------ MATERIAL ------

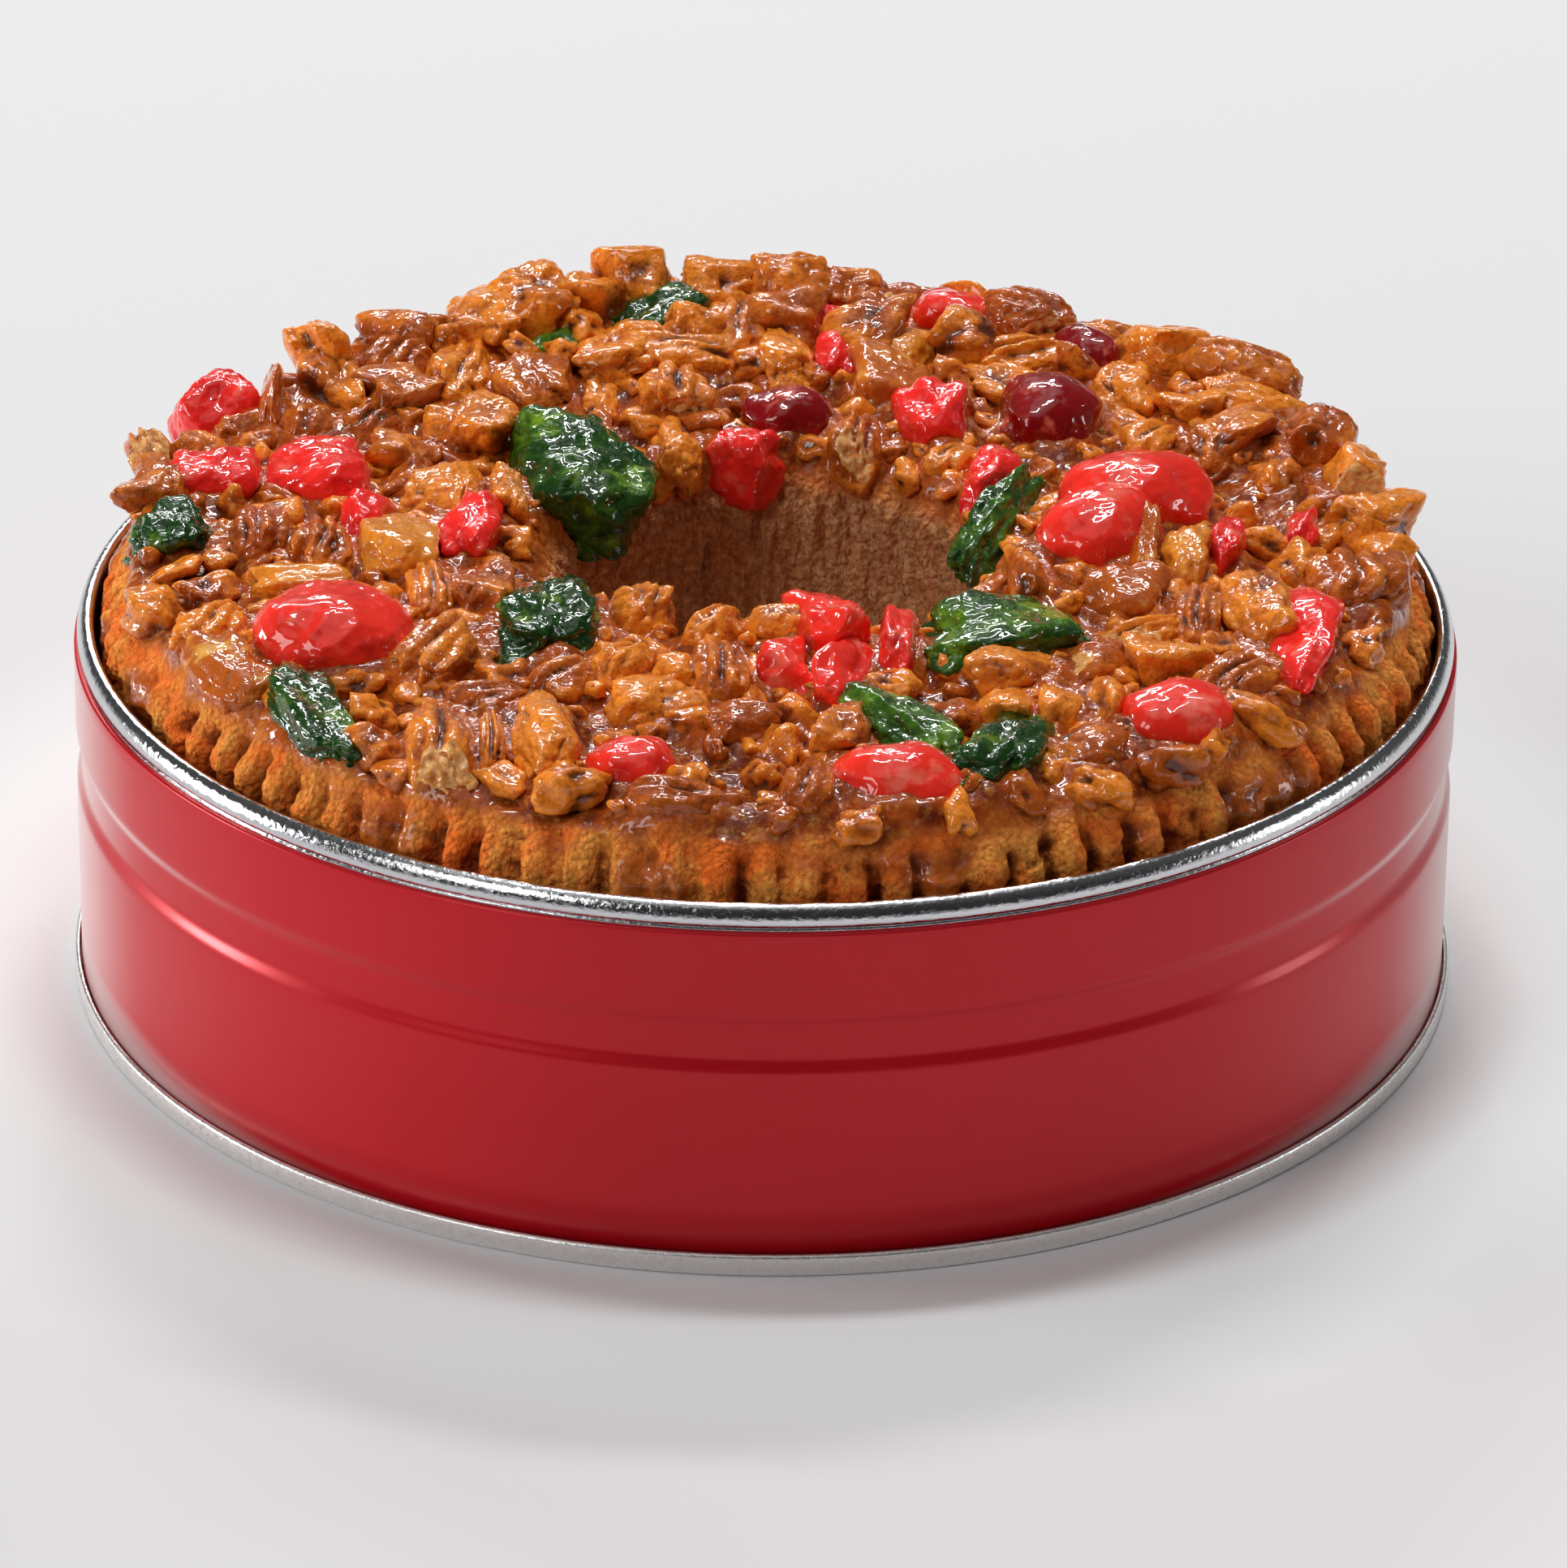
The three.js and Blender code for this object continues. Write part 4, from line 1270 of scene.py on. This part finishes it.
def makeStage():
    w, d = stageLook["width"] / mm / 2, stageLook["depth"] / mm / 2
    corners = np.array([[-w, -d, 0], [w, -d, 0], [w, d, 0], [-w, d, 0]])
    floor = makePiece("floor", corners, np.array([[0, 1, 2, 3]]), [floorFinish()])
    room = Sheet(bpy.data.worlds.new("room"))
    bpy.context.scene.world = room.owner
    towards = room.node("TexCoord", {}, {}, "Generated")
    sockets = {0: towards, 1: stageLook["backwards"]}
    turned = room.node("VectorMath", {"operation": "DOT_PRODUCT"}, sockets, "Value")
    strength = turned.within(*stageLook["turns"], stageLook["front"], stageLook["back"])
    light = room.node("Background", {}, {"Color": stageLook["tint"], "Strength": strength})
    room.node("OutputWorld", {}, {"Surface": light})


softboxes = {  # place, width and height in metres, watts
    "key": ((-0.6, 2.8, 1.7), 1.2, 0.2, 26),
    "above": ((-0.2, 0.1, 4.0), 4.4, 3.6, 27),
    "left": ((-3.0, 0.3, 0.35), 0.8, 0.6, 46),
    "right": ((3.0, 0.1, 0.35), 0.8, 0.6, 11),
    "panel": ((-2.2, -2.0, 1.9), 1.2, 1.2, 26),
    "glint": ((0.4, 2.3, 2.7), 1.2, 0.22, 34),
    "strip": ((-0.1, 0.7, 3.4), 1.2, 0.2, 37),
}


def makeLights():
    for name, (place, width, height, watts) in softboxes.items():
        data = bpy.data.lights.new(name, "AREA")
        data.shape = "RECTANGLE"
        data.size = width
        data.size_y = height
        data.energy = watts
        light = bpy.data.objects.new(name, data)
        bpy.context.scene.collection.objects.link(light)
        light.location = place
        light.rotation_mode = "QUATERNION"
        light.rotation_quaternion = (-Vector(place)).to_track_quat("-Z", "Y")


cameraView = {  # millimetres and degrees
    "elevation": 25.598,
    "distance": 1193.8,
    "aimX": 2.87,
    "aimZ": 26.34,
    "tilt": 0.773,  # turns the picture a little clockwise
    "lens": 187.37,
    "sensor": 36,
}


def makeCamera():
    view = cameraView
    data = bpy.data.cameras.new("camera")
    data.lens = view["lens"]
    data.sensor_width = view["sensor"]
    camera = bpy.data.objects.new("camera", data)
    bpy.context.scene.collection.objects.link(camera)
    bpy.context.scene.camera = camera
    rise = math.radians(view["elevation"])
    back = Vector((0, -math.cos(rise), math.sin(rise)))
    camera.location = (Vector((view["aimX"], 0, view["aimZ"])) + back * view["distance"]) * mm
    camera.rotation_mode = "QUATERNION"
    roll = Quaternion((0, 0, 1), math.radians(view["tilt"]))
    camera.rotation_quaternion = (-back).to_track_quat("-Z", "Y") @ roll


makeStage()
makeLights()
makeCamera()
scene = bpy.context.scene
scene.view_settings.view_transform = "Standard"
print("stage made")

------

REQUIRED TASK: Check every line of the data above for the string "scene", and copy those that have it.

FINAL ANSWER:
The three.js and Blender code for this object continues. Write part 4, from line 1270 of scene.py on. This part finishes it.
    bpy.context.scene.world = room.owner
        bpy.context.scene.collection.objects.link(light)
    bpy.context.scene.collection.objects.link(camera)
    bpy.context.scene.camera = camera
scene = bpy.context.scene
scene.view_settings.view_transform = "Standard"